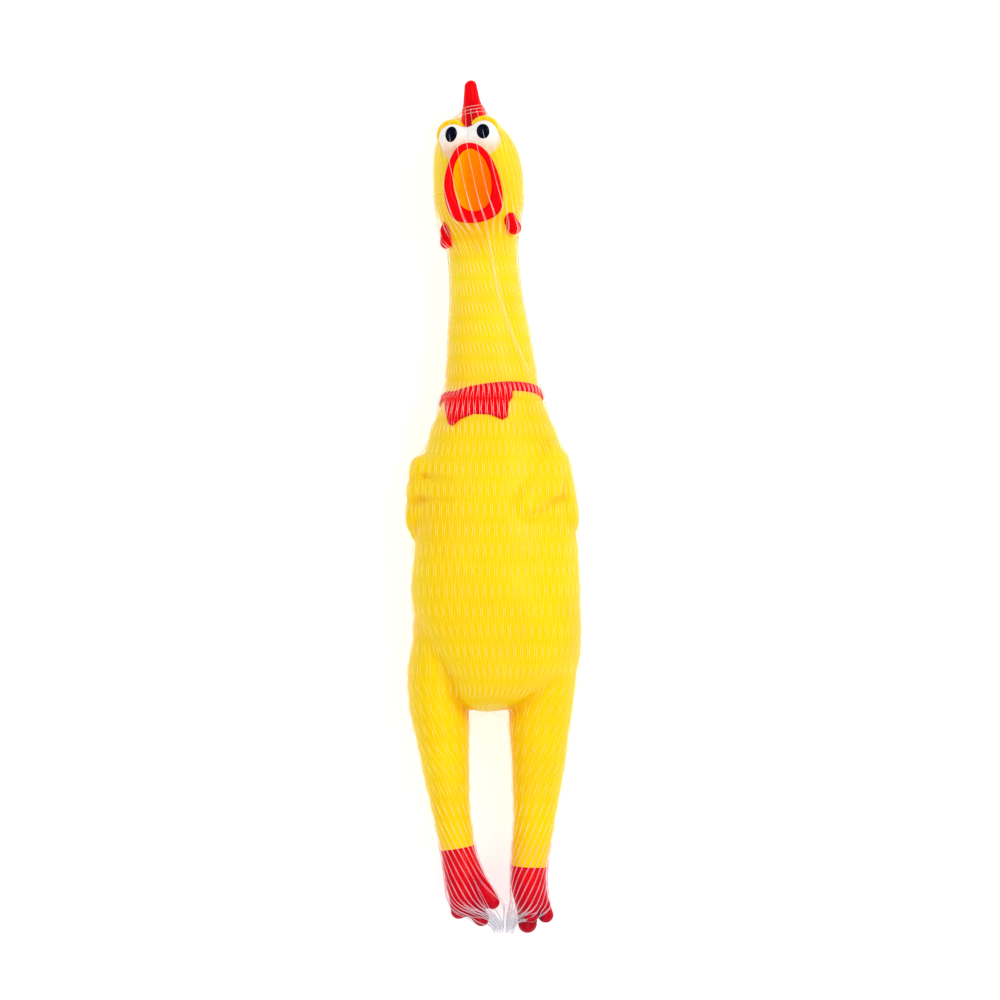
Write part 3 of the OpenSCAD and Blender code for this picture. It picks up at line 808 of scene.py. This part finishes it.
# Each cut is a field, and a test for the places where it cuts.
HEAD_CUT = (lambda p: along_neck(p) - HEAD_TURN[1], None)
NECK_CUTS = [
    (lambda p: p[1] - NECK_SIDE[0], None), (lambda p: p[1] - NECK_FRONT[0], None),
    (lambda p: along_neck(p) - HEAD_TURN[0], None), HEAD_CUT]
HIP_CUTS = [
    (lambda p, s=s, at=at: past_hip(p, s) - at, lambda p, s=s: on_side(s, p) & (p[1] < HIPS_Y))
    for s in SIDES for at in HIP]
LEG_CUTS = HIP_CUTS + [(lambda p: p[1] - KNEE[1], lambda p: p[1] < LEGS_Y)] + [
    (lambda p, s=s: past_paint(p, s), lambda p, s=s: on_side(s, p) & (p[1] < LEGS_Y)) for s in SIDES]


def part_of(p, only_side=None):
    """The name of the stretch of skin that each point belongs to."""
    out = np.full(len(p[0]), "torso", dtype=object)
    out[p[1] > NECK_SIDE[0]] = "neck_lower"
    out[p[1] > NECK_FRONT[0]] = "neck_middle"
    near_top = p[1] > 80
    out[near_top & (along_neck(p) > HEAD_TURN[0])] = "neck_top"
    out[near_top & (along_neck(p) > HEAD_TURN[1])] = "head"
    for side in [only_side] if only_side else SIDES:
        here = (on_side(side, p) | (only_side == side)) & (p[1] < HIPS_Y)
        out[here & (past_hip(p, side) > HIP[0])] = side + "_hip"
        out[here & (past_hip(p, side) > HIP[1])] = side + "_leg"
        out[here & (p[1] < KNEE[1])] = side + "_ankle"
        out[here & (p[1] < LEGS_Y) & (past_paint(p, side) > 0)] = side + "_foot"
    return out


def at_row(p):
    """A point of the modelling frame, in millimetres, in the part's frame, in metres."""
    return tuple(((np.array(p, float) + SHIFT) * MM).tolist())


ORIGIN, ALONG, OUT = np.zeros(3), np.array([0, 1, 0]), np.array([0, 0, 1])
# For each stretch of skin: the CAD nodes that it stands for, and its bend. That is two CAD bodies,
# a place, the way from one body to the other, and how far along it the bend begins and ends.
STRETCHES = {
    "torso": (
        ("torso_skin", "belly_skin", "belly_flex", "left_wing", "right_wing"),
        ("torso", "belly", ORIGIN, OUT, BELLY_PRESS)),
    "neck_lower": (("neck_root_flex", "lower_neck_skin"), ("torso", "lower_neck", ORIGIN, ALONG, NECK_SIDE)),
    "neck_middle": (("neck_middle_flex", "upper_neck_skin"), ("lower_neck", "upper_neck", ORIGIN, ALONG, NECK_FRONT)),
    "neck_top": (("neck_top_flex",), ("upper_neck", "head", NECK_AXIS_AT, NECK_AXIS, HEAD_TURN))}
for s in SIDES:
    thigh, shank, foot_name = s + "_thigh", s + "_shank", s + "_foot"
    STRETCHES[s + "_hip"] = ((s + "_hip_flex",), ("torso", thigh, CROTCH[s], HIP_DIR[s], HIP))
    STRETCHES[s + "_leg"] = ((thigh + "_skin", s + "_knee_flex", shank + "_skin"), (thigh, shank, ORIGIN, ALONG, KNEE))
    STRETCHES[s + "_ankle"] = ((s + "_ankle_flex",), (shank, foot_name, ORIGIN, ALONG, ANKLE))
    STRETCHES[foot_name] = ((foot_name,), (shank, foot_name, ORIGIN, ALONG, ANKLE))


def attach(obj, part):
    """Makes a piece move with the CAD bodies under that stretch of skin."""
    if part == "head":
        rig.ride(obj, "head")
    else:
        one, other, at, way, bend = STRETCHES[part][1]
        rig.blend(obj, one, other, *(at_row(at + way * a) for a in bend))


def register(obj, part, *nodes):
    """Attaches a piece that stands for these CAD nodes. Blender may add a number to its paint's name."""
    attach(obj, part)
    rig.replaces(obj, *nodes)
    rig.slot(obj, obj.data.materials[0].name.split(".")[0])


# -------- materials

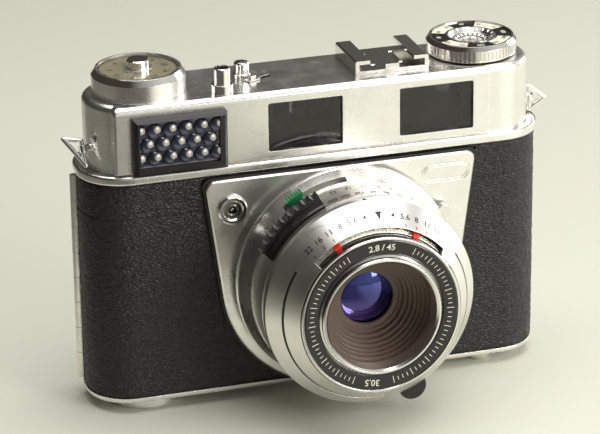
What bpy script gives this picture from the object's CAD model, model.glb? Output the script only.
import math

import bmesh
import bpy
from mathutils import Matrix, Vector, noise


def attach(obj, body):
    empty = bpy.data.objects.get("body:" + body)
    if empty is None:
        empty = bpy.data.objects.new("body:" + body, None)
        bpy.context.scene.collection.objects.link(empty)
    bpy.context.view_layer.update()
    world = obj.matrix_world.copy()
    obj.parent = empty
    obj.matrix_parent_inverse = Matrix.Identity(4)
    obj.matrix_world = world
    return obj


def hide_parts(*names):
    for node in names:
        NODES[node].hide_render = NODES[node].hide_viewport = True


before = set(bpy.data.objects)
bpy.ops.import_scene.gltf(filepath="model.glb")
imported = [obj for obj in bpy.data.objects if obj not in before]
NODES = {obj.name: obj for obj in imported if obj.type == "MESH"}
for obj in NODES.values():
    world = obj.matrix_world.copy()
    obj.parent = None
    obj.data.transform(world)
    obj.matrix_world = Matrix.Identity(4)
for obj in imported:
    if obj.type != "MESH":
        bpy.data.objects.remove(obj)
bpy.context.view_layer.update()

MM = 0.001

# shared positions of the lens axis, as in the CAD frame (millimetres)
XL, ZL, YP = 4.65, 33.1, -13.75
R_COV, D_RIM = 29.3, 26.25
LENS = ("lens", XL * MM, ZL * MM)


def r_out(d):
    return R_COV - (d - D_RIM) / 1.36


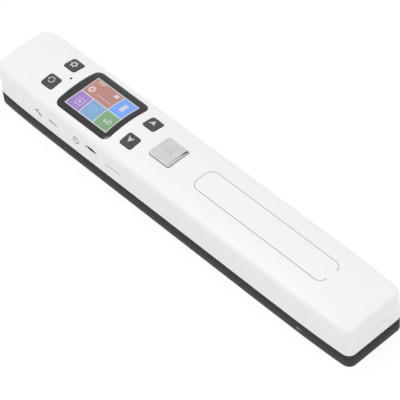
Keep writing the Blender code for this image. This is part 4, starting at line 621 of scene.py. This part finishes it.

Given problem:
Exactly and only the lines from the line with "bpy.context.scene.collection.objects.link(empty)" to the line with "obj.data.transform(world)", both included, are to be printed.

Output for this exercise:
        bpy.context.scene.collection.objects.link(empty)
    bpy.context.view_layer.update()
    world = obj.matrix_world.copy()
    obj.parent = empty
    obj.matrix_parent_inverse = Matrix.Identity(4)
    obj.matrix_world = world
    return obj


def hide_parts(*names):
    for node in names:
        NODES[node].hide_render = NODES[node].hide_viewport = True


before = set(bpy.data.objects)
bpy.ops.import_scene.gltf(filepath="model.glb")
imported = [obj for obj in bpy.data.objects if obj not in before]
NODES = {obj.name: obj for obj in imported if obj.type == "MESH"}
for obj in NODES.values():
    world = obj.matrix_world.copy()
    obj.parent = None
    obj.data.transform(world)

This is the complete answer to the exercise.